Want to get married in Texas? Better make sure the clerk issuing your marriage license thinks your wedding is cool with Jesus — or with God, Krishna, the Qur’an, or whatever other religious deity or set of sincerely-held beliefs shapes the clerk’s conscience when it comes to marriage.
At least, that’s according to Texas Attorney General Ken Paxton. Despite the Supreme Court’s extension of equal protections under the 14th Amendment to LGBT people seeking state-sanctioned marriage, Paxton maintains that county clerks and their employees “retain religious freedoms” that may allow them to use “religious objections” as a reason not to follow the law. In an opinion issued Sunday to Texas Lieutenant Governor Dan Patrick, Paxton argued that state employees can opt out of issuing marriage licenses if they religiously object.
To make his case, Paxton appeals to the same Religious Freedom Restoration Act, or RFRA, that has made headlines in recent months as states have passed legislation designed to discriminate against LGBT Americans. On the federal level, RFRA requires that pursuing a “compelling government interest” must not “substantially burden” an individual’s religious exercise if that government interest can be pursued by “less restrictive means.”
Paxton notes, but does not seem to deeply consider, that Texas’ own version of the federal RFRA actually includes civil rights protections, stipulating that a person with religious objections to a particular law or employment obligation cannot invoke RFRA to override civil rights laws and statutes. Moreover, Texas Family Code Sec.2.205 already asserts that those authorized to perform marriage in the state are “prohibited from discriminating on the basis of race, religion, or national origin against an applicant who is otherwise competent to be married.”
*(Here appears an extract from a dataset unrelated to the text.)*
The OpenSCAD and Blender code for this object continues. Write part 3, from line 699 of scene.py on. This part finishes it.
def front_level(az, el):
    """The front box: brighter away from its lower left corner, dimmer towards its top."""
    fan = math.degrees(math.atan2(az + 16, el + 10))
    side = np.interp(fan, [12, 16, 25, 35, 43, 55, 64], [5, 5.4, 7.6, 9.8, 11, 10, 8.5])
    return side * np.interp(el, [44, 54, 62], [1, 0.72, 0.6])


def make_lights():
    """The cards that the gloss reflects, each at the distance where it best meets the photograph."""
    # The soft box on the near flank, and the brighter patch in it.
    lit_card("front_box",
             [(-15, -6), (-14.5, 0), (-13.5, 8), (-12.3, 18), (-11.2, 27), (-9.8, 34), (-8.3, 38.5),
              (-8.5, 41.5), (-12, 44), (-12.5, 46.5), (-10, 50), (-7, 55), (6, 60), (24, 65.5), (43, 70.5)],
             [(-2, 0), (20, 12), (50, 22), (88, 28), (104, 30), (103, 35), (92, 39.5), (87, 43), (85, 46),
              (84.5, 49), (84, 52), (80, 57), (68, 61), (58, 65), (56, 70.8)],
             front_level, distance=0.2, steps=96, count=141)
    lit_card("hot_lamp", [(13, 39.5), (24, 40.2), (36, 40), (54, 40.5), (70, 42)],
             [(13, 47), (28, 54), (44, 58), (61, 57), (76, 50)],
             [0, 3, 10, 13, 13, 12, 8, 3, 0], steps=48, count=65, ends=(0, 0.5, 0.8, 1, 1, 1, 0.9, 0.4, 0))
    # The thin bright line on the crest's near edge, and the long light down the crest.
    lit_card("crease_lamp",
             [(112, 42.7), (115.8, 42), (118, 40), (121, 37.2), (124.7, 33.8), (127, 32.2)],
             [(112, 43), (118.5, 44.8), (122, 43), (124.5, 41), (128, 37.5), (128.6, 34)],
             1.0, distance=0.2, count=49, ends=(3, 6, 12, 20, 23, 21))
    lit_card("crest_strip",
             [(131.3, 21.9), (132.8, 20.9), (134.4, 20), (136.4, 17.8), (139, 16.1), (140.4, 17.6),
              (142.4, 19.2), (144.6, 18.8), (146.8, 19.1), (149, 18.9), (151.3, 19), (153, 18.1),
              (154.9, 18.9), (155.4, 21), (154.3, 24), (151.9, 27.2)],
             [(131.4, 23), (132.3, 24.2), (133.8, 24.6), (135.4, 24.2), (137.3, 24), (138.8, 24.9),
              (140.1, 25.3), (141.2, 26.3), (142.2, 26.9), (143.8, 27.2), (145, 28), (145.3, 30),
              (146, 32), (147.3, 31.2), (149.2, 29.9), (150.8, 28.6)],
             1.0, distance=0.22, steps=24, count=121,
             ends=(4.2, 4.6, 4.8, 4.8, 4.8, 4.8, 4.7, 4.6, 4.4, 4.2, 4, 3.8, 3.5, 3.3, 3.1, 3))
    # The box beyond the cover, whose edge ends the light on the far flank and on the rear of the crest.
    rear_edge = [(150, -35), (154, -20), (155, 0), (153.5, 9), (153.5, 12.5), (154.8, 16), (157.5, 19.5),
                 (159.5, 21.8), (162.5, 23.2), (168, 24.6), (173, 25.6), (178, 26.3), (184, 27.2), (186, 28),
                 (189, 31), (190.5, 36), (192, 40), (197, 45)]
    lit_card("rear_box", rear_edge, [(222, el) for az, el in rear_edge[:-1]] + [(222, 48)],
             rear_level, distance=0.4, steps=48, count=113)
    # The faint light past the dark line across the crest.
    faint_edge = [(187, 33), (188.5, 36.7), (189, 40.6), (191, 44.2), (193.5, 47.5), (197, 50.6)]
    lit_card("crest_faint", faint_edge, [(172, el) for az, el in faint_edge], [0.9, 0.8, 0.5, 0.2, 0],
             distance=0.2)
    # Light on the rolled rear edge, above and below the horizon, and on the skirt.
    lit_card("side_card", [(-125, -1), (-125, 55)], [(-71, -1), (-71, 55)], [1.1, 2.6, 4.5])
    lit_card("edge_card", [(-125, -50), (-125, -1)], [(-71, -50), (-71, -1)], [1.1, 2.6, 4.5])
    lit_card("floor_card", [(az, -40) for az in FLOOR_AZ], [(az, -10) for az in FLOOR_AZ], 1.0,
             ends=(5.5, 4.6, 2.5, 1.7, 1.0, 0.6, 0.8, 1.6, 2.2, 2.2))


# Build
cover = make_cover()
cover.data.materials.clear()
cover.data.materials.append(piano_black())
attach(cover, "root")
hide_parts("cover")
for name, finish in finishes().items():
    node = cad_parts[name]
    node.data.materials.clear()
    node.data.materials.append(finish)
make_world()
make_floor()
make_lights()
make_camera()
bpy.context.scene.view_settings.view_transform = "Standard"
But Paxton remains undeterred — from using religion to discriminate against same-sex couples, anyway. Meanwhile, he is remarkably silent on some provisions that others might fight objectionable on conscience or religious grounds.
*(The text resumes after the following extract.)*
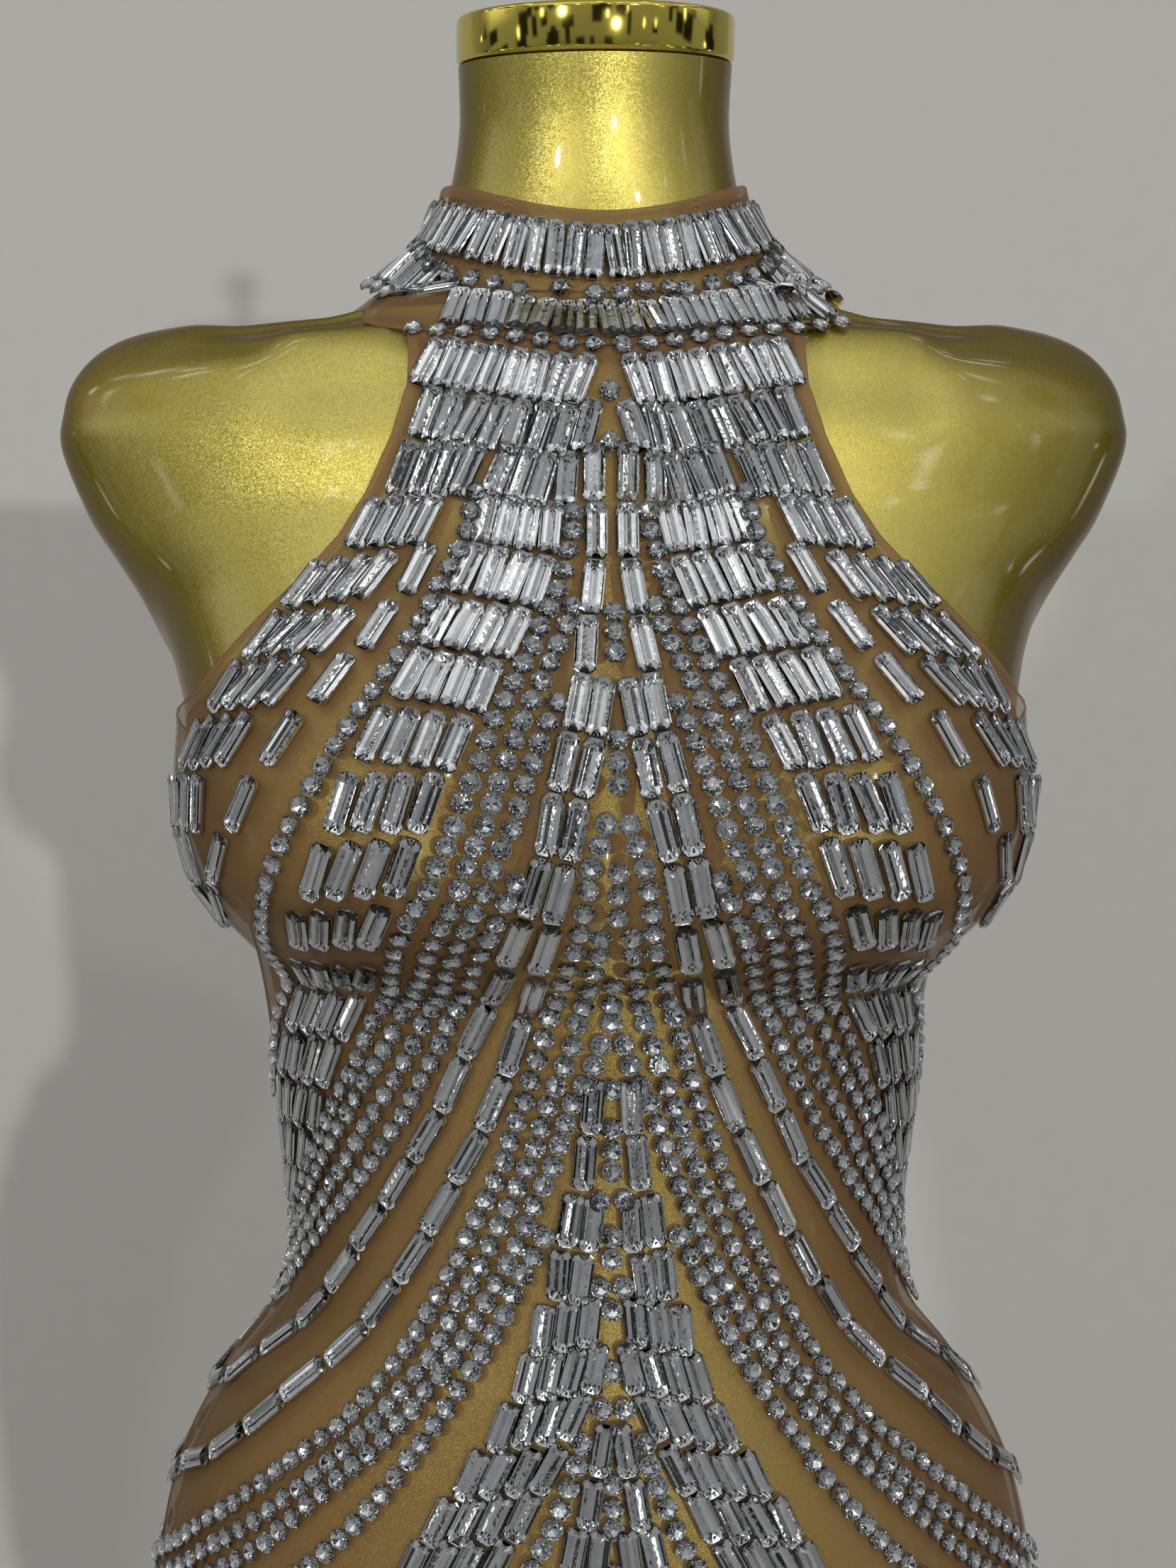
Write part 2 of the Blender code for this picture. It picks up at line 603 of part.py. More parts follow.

Just for fun, let’s look at two of the provisions Texas marriage law does cover: minors and “informal marriages.”
Texans aged 14 and older can get married with a judge’s permission.
Under the Texas Family Code Sec.2.103, a minor who’s 14 years old or above can petition the court to supersede parental objection to receive a state marriage license.
Texans can receive “informal marriage” licenses.
Under Texas Family Code Sec. 2.401, if couples have declared at some general time that they are, in fact, married, and then tell other folks that they are married, they can head down to the county clerk’s office and file for an “informal marriage license.”
And guess what? In either of these cases, Paxton seems uninterested in what to do if a state employee has a problem with these arrangements on religious grounds. Paxton’s general lack of concern with upholding the rights of state employees who might, say, object to a marriage between two 14-year-olds, or a marriage between a couple “living in sin,” reveals once again these kinds of efforts for what they are: Attempts to obstruct the rights of LGBT Americans to exercise what is now a constitutionally-protected freedom.
Using religious protections in this way opens a Pandora’s box of opportunities to impose a state employee’s beliefs on others. For instance, in Texas, so long as you finalized a divorce at least 30 days ago, you can get married again — and it doesn’t matter whether the clerk issuing the license is a devout Catholic with a religious aversion to divorce and remarriage. Under Paxton’s logic, however, it could matter. Moreover, Paxton’s approach could represent a slippery slope when it comes to who exactly gets to claim a “substantial burden” on their religious freedom. Can the assistant restocking pens at the front desk decline to offer one to the couple filling out the license? Can the filing clerk who receives the license when it is returned after the ceremony just refuse to process it?
Set into motion, efforts like Paxton’s open the door to granting state employees the right to decide whether your marriage meets their religious litmus test — even if you and your potential spouse are devoutly irreligious or practitioners of another faith. The bottom line is that someone else’s religious beliefs may be used to evaluate whether you can get the paperwork you need to get married. In fact, this is already happening in North Carolina. And it will cost taxpayers untold sums of money as discrimination lawsuits are brought in response.
Even when contrary religious opinions exist, following the law in this case does not require county clerks to engage in same-sex marriages. They’re not anyone’s maid of honor or best man, and they’re not giving a wedding toast. Plus, in Christian theology — and it is overwhelmingly conservative Christians leading the outcry against the SCOTUS ruling — county clerks have nothing to do with what constitutes a wedding in the first place. Two people are married when they declare they are before God and their community. Don’t believe me? Check out Stephanie Coontz’ very revealing history of Western marriage, Marriage: A History. A county clerk is not an officiant, is not coming to your wedding, and is not, the last time I checked, God.
There are limits to how we most effectively balance honoring the religious freedom of every American while also ensuring equal protection under the law and access to public goods and services. The Supreme Court has declared that the 14th Amendment — the mother of all civil rights laws — covers same-sex couples seeking state-sanctioned marriage. Paxton may want to consider whether he really wants the distinction of being the latest in a long line of legal minds who have used religion as a weapon against civil rights.